Ce n’est pas croyable ! J’ai été élevé près du fleuve St-Laurent. Je pensais que j’avais vu des vagues. Je n’avais rien vu. Ce n’était pas de vagues sur l’océan, c’était des montagnes. Sur l’Ile de France, on était 40 000 soldats à bord. Ils nous ont dit de mettre les bagages en arrière et on est parti pour le front. On est arrivé sur une montagne et il n’y avait pas de bois évidemment. Il y avait une grande vallée. Le soir le commandant est venu nous voir et nous dit, « Vous voyez là-bas c’est la Ligne Gothique. On part ce soir, on marche toute la nuit et demain matin on l’attaque. » Je me suis dit ça y est, dans quoi me suis-je embarqué moi-là! [La Ligne Gothique était la dernière ligne de fortifications défensives allemandes contre la progression des armées alliées en Italie, 1944.]
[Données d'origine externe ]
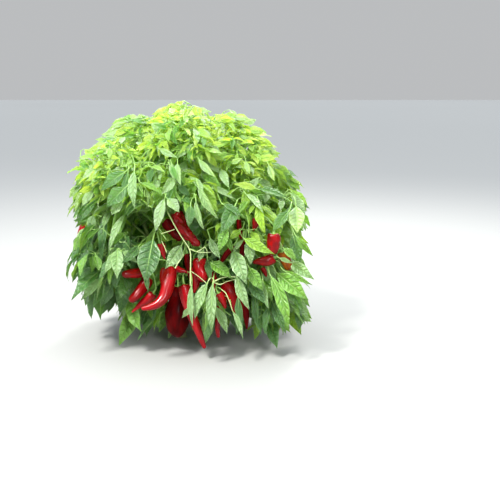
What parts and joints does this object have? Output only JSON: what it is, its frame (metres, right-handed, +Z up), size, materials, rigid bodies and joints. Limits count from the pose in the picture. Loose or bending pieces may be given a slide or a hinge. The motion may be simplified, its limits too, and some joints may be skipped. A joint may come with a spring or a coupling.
{
  "type": "chilli pepper plant",
  "caption": "Rooted bushy chilli pepper plant in fruit: short woody stem, forking boughs, a dense crown of drooping leaves and long hanging red horn peppers.",
  "frame": {"origin": "middle of the flat cut under the main stem, at ground level", "axes": "+Z up along the stem, -Y towards the side seen in the picture, +X to the right seen from there"},
  "size_m": [0.6985, 0.6197, 0.705],
  "materials": {
    "stem": "ridged green-brown woody stem, matte",
    "young_stem": "smooth pale green young stem and leaf stalk, satin",
    "low_leaves": "dark green shaded leaves with a pale sheen",
    "middle_leaves": "mid green satin leaves with pale veins",
    "top_leaves": "bright yellow-green young leaves, satin",
    "ripe_fruit": "glossy deep red pepper skin",
    "fruit_cap": "green calyx and fruit stalk, satin"
  },
  "bodies": {
    "root": {"main_stem": "stem", "bough_left": "stem", "bough_right": "stem", "bough_back": "stem", "bough_front": "stem", "side_bough_front_left": "young_stem", "side_bough_left": "young_stem", "side_bough_left_low": "young_stem", "side_bough_right": "young_stem", "side_bough_front_right": "young_stem", "side_bough_right_low": "young_stem", "side_bough_front_low": "young_stem", "side_bough_back_left": "young_stem", "side_bough_back_right": "young_stem", "side_bough_right_back_low": "young_stem", "side_bough_back_low": "young_stem", "side_bough_front": "young_stem", "side_bough_back_left_high": "young_stem", "side_bough_front_left_high": "young_stem", "leaves_low_front_left": "low_leaves", "leaves_low_front_middle": "low_leaves", "leaves_low_front_right": "low_leaves", "leaves_low_left": "low_leaves", "leaves_low_back_left": "low_leaves", "leaves_low_back": "low_leaves", "leaves_low_right": "low_leaves", "leaves_mid_left": "middle_leaves", "leaves_mid_front": "middle_leaves", "leaves_mid_front_right": "middle_leaves", "leaves_mid_right": "middle_leaves", "leaves_mid_back_right": "middle_leaves", "leaves_mid_back_left": "middle_leaves", "leaves_upper_front_left": "top_leaves", "leaves_upper_left": "top_leaves", "leaves_upper_front": "top_leaves", "leaves_upper_right": "top_leaves", "leaves_upper_back": "top_leaves", "leaves_top": "top_leaves"}
  },
  "joints": []
}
La Ligne Gothique avait 16 kilomètres de profondeur. Des barbelés et des mines et des pillbox [casemate], comme on appelait ça. C’était des structures enterrées avec des tourelles de chars. Ils nous avaient donné un certain temps pour traverser et on a pris un mois. On était tellement fatigué et tellement épeuré, on ne savait plus où on s’en allait. La barbe longue, les yeux sortis de la tête. Ça a duré 30 jours, jour et nuit. Ça a été vraiment dur. On a perdu beaucoup d’hommes. On est arrivé le matin vers 4 heures. On était supposé d’attaquer tout de suite le matin. Un bataillon s’est décidé à attaquer avant nous autres. Ils ont attaqué et on a entendu un bruit infernal. La compagnie qui était avant nous avait sauté sur des mines. Ils nous ont reculés. Ils voulaient envoyer l’aviation là-dessus, c’était trop fort. Tout le monde avait peur. Celui qui fait la guerre et qui n’a pas eu peur c’est parce qu’il n’était pas là. Il était quelque part en Angleterre. Parce que sur le champ de bataille; la peur, le froid, la faim, la pluie, c’est ça qu’on endure. On dort à la pige 10-15 minutes de temps en temps.

Le plus drôle, ce ne l’était pas vraiment. Quand les canons allemands tiraient, on dormait et quand ils arrêtaient, on se réveillait. Si les canons tiraient, les soldats allemands n’étaient pas là. Une fois qu’ils arrêtaient, les soldats allemands ressortaient et c’est là que c’était dangereux. Les balles venaient de là.

Une demi-heure après être arrivé, tout le monde creusait des petits trous. J’ai eu le temps de creuser un pied. On voulait se cacher. Je mettais la terre du côté des Allemands. On restait là de 4 heures du matin à 4 heures de l’après-midi. Les crampes nous pognaient. Aussitôt qu’on voulait grouiller un peu, une balle arrivait sur le bord du trou.

Moi quand je prenais un prisonnier, les mains en l’air évidemment. Il y en a qui pleuraient et d’autres qui parlaient de leur famille. Il y en a qui les faisaient courir. Mais pas moi. Une fois qu’ils étaient désarmés, il n’y avait plus de danger. Quand j’étais à l’hôpital en Italie, il y avait deux jeunes soldats, des prisonniers. Il y avait trois soldats, un caporal et deux soldats. Un d’eux m’a demandé si j’aimais ça la guerre. Je lui ai répondu que non. Il m’a dit, « Pourquoi es-tu venu ici alors ?» Je suis resté l’air bête. Je n’ai pas été capable de répondre. Un général, un haut-gradé Allemand m’a dit après la guerre, « Vous autres les Canadiens, on s’est battu contre vous autres. On a perdu. On est vos prisonniers, mais on vous aime ».